Your company holds a reasonably large shareholding in another company. Your company has an employee (CEO) who sits on the board of that other company, as your company’s nominee. Director fees from this other board are paid directly to your company, not to your nominee director. Any legal issues with this?

It is very important to be clear about the arrangements from the outset. There can be complexity around accounting for fees with the employer and what is earned from the secondary role. Some nominees choose not to have a fee from the secondary role. Directors’ and officers’ indemnity insurance (D&O) is another consideration. Sometimes the director is covered by the secondary company’s D&O policy. In cases where there is no visibility of the other company’s D&O arrangements, it might be safer to cover the nominee director by the employer’s D&O Policy.

Another issue is whether the ATO may consider directors’ fees as ‘fees for service’ when they are paid to the employer and it would be prudent to obtain tax advice before entering into any arrangements.

A further consideration is in what capacity the director receives information in their role as a nominee director. Some companies specify in the deed of indemnity that the director receives information in their capacity as a director and there needs to be consent before sharing information with the nominating company.

Did you know ‘ethical’ hackers can now operate legally in Belgium?

Ethical hacking involves an authorised attempt to gain unauthorised access to a company’s systems, data or applications to test vulnerabilities.
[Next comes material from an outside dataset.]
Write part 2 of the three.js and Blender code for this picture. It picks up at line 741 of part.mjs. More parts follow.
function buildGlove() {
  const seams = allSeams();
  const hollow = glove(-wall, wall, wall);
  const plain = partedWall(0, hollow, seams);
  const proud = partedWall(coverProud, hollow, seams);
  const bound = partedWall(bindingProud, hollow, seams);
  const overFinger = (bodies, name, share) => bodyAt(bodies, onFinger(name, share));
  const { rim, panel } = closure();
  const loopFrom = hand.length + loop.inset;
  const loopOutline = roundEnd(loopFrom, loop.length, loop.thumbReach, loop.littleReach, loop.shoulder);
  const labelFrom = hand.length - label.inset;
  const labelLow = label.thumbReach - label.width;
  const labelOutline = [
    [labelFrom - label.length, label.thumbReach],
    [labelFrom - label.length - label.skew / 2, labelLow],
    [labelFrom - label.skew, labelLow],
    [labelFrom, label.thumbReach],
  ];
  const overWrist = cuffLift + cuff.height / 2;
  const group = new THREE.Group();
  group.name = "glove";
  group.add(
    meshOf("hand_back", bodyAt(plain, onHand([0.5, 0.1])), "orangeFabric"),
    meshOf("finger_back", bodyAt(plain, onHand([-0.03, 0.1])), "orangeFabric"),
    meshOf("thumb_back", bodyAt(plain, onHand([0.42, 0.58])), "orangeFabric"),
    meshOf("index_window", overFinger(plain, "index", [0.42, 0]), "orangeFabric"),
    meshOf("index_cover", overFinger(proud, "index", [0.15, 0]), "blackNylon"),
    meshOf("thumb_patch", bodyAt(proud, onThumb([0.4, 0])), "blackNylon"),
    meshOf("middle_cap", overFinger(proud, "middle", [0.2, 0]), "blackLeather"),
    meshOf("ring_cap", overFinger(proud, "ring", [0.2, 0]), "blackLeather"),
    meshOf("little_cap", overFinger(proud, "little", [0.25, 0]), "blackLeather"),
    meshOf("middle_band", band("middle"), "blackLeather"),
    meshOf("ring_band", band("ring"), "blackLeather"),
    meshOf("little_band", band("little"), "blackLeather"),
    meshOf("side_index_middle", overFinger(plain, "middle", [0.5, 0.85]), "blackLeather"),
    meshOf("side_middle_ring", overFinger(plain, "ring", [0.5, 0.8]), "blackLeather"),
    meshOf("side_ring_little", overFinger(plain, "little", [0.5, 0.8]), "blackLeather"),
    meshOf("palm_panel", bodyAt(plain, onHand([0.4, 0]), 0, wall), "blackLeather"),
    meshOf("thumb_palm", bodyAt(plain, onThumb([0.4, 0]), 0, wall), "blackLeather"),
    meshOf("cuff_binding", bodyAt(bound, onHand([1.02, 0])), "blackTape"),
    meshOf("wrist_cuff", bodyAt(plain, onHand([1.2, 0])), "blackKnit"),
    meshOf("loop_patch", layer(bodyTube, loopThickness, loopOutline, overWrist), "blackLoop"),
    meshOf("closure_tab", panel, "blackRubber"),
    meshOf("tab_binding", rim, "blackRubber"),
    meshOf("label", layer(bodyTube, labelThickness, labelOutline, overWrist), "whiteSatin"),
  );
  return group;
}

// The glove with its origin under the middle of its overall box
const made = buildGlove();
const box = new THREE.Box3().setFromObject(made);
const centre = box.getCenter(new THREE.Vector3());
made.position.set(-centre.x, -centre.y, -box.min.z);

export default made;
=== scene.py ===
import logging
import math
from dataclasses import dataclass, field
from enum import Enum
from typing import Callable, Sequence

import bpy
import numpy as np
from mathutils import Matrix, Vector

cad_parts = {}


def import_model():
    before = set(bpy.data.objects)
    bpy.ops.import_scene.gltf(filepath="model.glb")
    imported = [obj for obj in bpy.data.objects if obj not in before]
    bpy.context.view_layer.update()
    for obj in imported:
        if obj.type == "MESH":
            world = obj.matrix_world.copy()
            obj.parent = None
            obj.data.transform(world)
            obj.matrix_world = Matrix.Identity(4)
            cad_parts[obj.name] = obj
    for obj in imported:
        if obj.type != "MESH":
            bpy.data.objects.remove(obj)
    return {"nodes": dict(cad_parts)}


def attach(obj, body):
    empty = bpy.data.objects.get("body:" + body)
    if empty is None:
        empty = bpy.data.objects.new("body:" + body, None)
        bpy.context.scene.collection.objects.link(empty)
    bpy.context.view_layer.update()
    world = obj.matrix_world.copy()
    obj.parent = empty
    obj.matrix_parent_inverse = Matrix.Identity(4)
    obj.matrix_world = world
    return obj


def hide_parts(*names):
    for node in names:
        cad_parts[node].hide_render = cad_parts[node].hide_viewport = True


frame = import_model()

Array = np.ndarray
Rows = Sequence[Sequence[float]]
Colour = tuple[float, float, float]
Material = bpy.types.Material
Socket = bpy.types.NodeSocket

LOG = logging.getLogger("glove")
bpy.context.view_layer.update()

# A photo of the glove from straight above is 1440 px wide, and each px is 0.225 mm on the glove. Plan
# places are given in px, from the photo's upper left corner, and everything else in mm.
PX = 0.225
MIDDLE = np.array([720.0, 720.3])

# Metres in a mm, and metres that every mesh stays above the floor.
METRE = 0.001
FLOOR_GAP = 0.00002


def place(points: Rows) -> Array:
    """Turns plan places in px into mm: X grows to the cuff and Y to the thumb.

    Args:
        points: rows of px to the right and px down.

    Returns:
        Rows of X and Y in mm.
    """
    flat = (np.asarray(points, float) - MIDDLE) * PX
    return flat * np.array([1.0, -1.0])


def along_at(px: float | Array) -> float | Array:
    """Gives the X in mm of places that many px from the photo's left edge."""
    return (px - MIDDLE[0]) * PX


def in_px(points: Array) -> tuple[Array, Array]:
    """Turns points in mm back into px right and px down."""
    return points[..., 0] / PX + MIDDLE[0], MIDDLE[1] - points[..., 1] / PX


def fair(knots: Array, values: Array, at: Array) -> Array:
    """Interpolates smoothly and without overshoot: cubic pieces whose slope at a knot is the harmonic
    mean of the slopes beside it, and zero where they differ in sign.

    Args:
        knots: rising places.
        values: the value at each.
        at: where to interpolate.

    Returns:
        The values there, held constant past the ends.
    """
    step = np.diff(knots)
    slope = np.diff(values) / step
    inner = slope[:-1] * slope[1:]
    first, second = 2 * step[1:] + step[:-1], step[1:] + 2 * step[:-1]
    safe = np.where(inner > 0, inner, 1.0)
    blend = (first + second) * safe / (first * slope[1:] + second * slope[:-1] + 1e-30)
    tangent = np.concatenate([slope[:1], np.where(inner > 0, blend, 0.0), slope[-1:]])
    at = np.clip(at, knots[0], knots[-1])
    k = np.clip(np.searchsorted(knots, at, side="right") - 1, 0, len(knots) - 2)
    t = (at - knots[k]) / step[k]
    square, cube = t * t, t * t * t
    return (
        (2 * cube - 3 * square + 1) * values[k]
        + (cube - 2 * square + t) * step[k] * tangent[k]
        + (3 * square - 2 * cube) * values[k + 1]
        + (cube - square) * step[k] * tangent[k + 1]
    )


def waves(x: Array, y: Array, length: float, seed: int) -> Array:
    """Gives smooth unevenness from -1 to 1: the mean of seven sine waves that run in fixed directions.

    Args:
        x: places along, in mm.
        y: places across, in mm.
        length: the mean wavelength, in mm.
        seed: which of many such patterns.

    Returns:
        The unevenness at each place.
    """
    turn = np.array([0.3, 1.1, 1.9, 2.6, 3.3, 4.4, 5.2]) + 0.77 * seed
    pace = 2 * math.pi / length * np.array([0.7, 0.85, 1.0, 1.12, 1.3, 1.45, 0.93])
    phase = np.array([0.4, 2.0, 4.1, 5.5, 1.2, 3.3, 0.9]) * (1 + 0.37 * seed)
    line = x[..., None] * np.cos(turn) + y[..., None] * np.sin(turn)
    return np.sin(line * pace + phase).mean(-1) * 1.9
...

Ethical hackers use the same methods as cyber criminals. Some companies use ethical hackers for penetration testing.

As part of its national cybersecurity strategy, Belgium has now passed a law allowing ethical hackers to send information to the Belgian Center for Cybersecurity. Hackers must pass information to the owner of the system and the authority as soon as possible and must act without fraudulent intent or design to harm. They cannot charge for their services. This approach may be something to consider as Australia develops its own cybersecurity strategy 2023-2030.